The first night I tucked into snails and have been regaling my childers about this ever since.  I must admit I have never seen the point of eating snails.  They basically don’t taste of much and you could easily eat garlicky buttery sauce with a piece of bread and get the same affect albeit without the shells.  Still, when in Rome.  My childer’s screams of disgust never cease to amuse me.  ‘what, you ate real snails?’  ‘did you eat the shells?’ and the best ‘ what for?’ – good question.

I have eaten snails a few times before in my former life when I went to Michelin starred restaurants and travelled business class.  On one occasion I took my Mum to the restaurant where hubby was the pastry chef (The Providores in London – what a great great restaurant) and she ate snails.  I am not sure she enjoyed them but she was very proud of herself.  I have also eaten kangaroo and alligator, caviar and frogs legs but nothing screams euughh like snails.

snail

We don’t see many snails (the non vacuum packed variety) in Israel as it very rarely rains but when it does they come out in their thousands and my childer’s love them.  A couple of days ago whilst emptying number 1 son’s drawer at pre-school I found a tupperware box with holes punched in the top and a poor lone snail swishing around in a puddle of watery grass, I dread to think how long it had been there.

We always have a snail farm when the rain comes.  A snail farm for ye unenlightened few is a cardboard box with a saucer of water and handfuls of grass and a cabbage leaf tossed in for good measure.  There are usually around 5 snails at its inception and 1 hour later there could be 1, if we’re lucky.  They aren’t fond of the farm.  Tears and ‘rescue’ missions follow.

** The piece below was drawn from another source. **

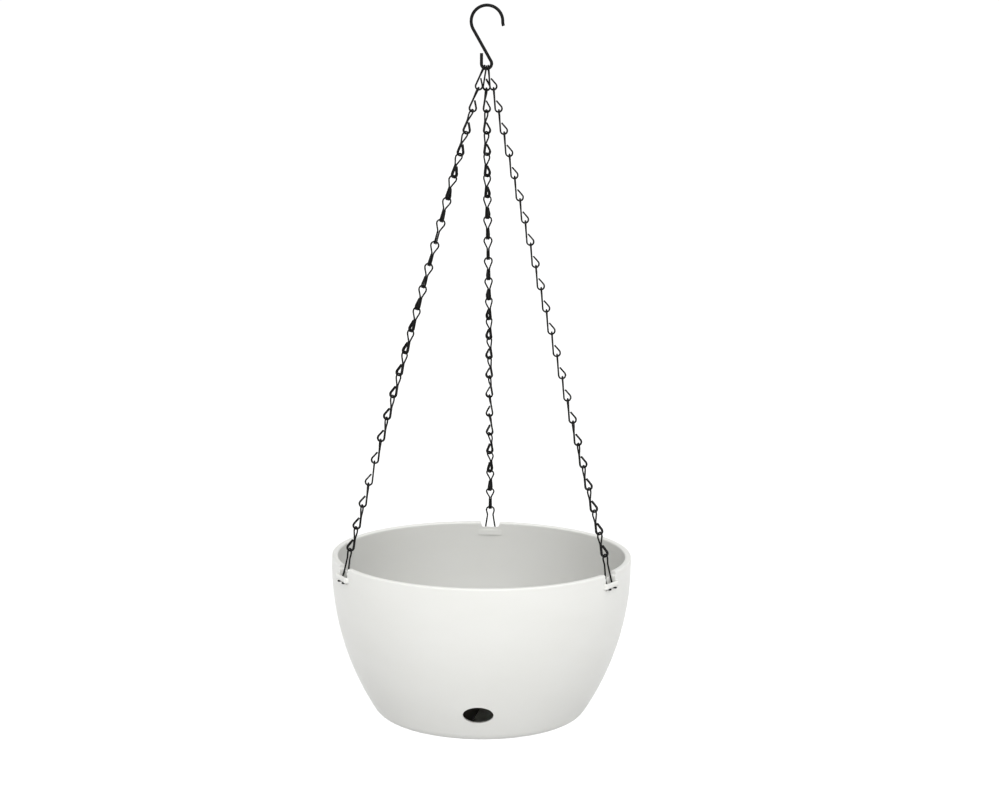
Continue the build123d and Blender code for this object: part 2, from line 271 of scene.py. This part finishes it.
def add_sun(name, azimuth, elevation, strength, spread_angle):
    """A very soft distant light, as from a wall of softboxes."""
    light = bpy.data.lights.new(name, "SUN")
    light.energy = strength
    light.angle = math.radians(spread_angle)
    lamp = bpy.data.objects.new(name, light)
    lamp.rotation_euler = direction(azimuth, elevation).to_track_quat("Z", "Y").to_euler()
    bpy.context.scene.collection.objects.link(lamp)


def make_light():
    """Soft studio: surroundings white at the horizon and dimmer above, and two soft lights."""
    world = bpy.data.worlds.new("studio")
    world.use_nodes = True
    tree = world.node_tree
    background = tree.nodes["Background"]
    place = tree.nodes.new("ShaderNodeTexCoord")
    axes = tree.nodes.new("ShaderNodeSeparateXYZ")
    tree.links.new(place.outputs["Generated"], axes.inputs["Vector"])
    brightness = tree.nodes.new("ShaderNodeMapRange")
    brightness.interpolation_type = "SMOOTHSTEP"
    brightness.inputs["From Min"].default_value = HORIZON_TOP
    brightness.inputs["From Max"].default_value = SKY_FROM
    brightness.inputs["To Min"].default_value = WORLD_HORIZON
    brightness.inputs["To Max"].default_value = WORLD_DIM
    tree.links.new(axes.outputs["Z"], brightness.inputs["Value"])
    tree.links.new(brightness.outputs["Result"], background.inputs["Strength"])
    background.inputs["Color"].default_value = (1, 1, 1, 1)
    bpy.context.scene.world = world
    bpy.context.scene.view_settings.view_transform = "Standard"
    add_sun("key", KEY_AZIMUTH, KEY_ELEVATION, KEY_STRENGTH, KEY_SPREAD)
    add_sun("top", TOP_AZIMUTH, TOP_ELEVATION, TOP_STRENGTH, TOP_SPREAD)


def make_camera():
    """Camera in front and above, a little to one side and rolled slightly."""
    azimuth = math.radians(CAMERA_AZIMUTH)
    back = direction(CAMERA_AZIMUTH, CAMERA_ELEVATION)
    right = Vector((math.cos(azimuth), math.sin(azimuth), 0))
    up = back.cross(right)
    data = bpy.data.cameras.new("camera")
    data.lens = LENS
    data.sensor_width = SENSOR
    camera = bpy.data.objects.new("camera", data)
    place = Vector((0, 0, -CAMERA_AIM_DROP)) + right * CAMERA_SIDESTEP + back * CAMERA_DISTANCE
    turn = Matrix((right, up, back)).transposed().to_4x4()
    roll = Matrix.Rotation(math.radians(CAMERA_ROLL), 4, "Z")
    camera.matrix_world = Matrix.Translation(place) @ turn @ roll
    bpy.context.scene.collection.objects.link(camera)
    bpy.context.scene.camera = camera


make_camera()
dress_cad_nodes()
make_stage()
make_light()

This morning after the 20 minute walk to travel less than quarter of a mile to the nursery the twins came upon a ‘baby’ snail (he was quite small) and they both sat next to him and stroked him.  ‘He’s so sweet’, ‘ hello little snaily’ (but in Hebrew).  At that point, already late, I tried to douse the flames (causing the smoke to come out of my ears) with the puddle they were all but sitting in and dragged them away with promises that we’d see him again later.  I then asked them if they’d like to eat him for dinner.  Does that make me cruel?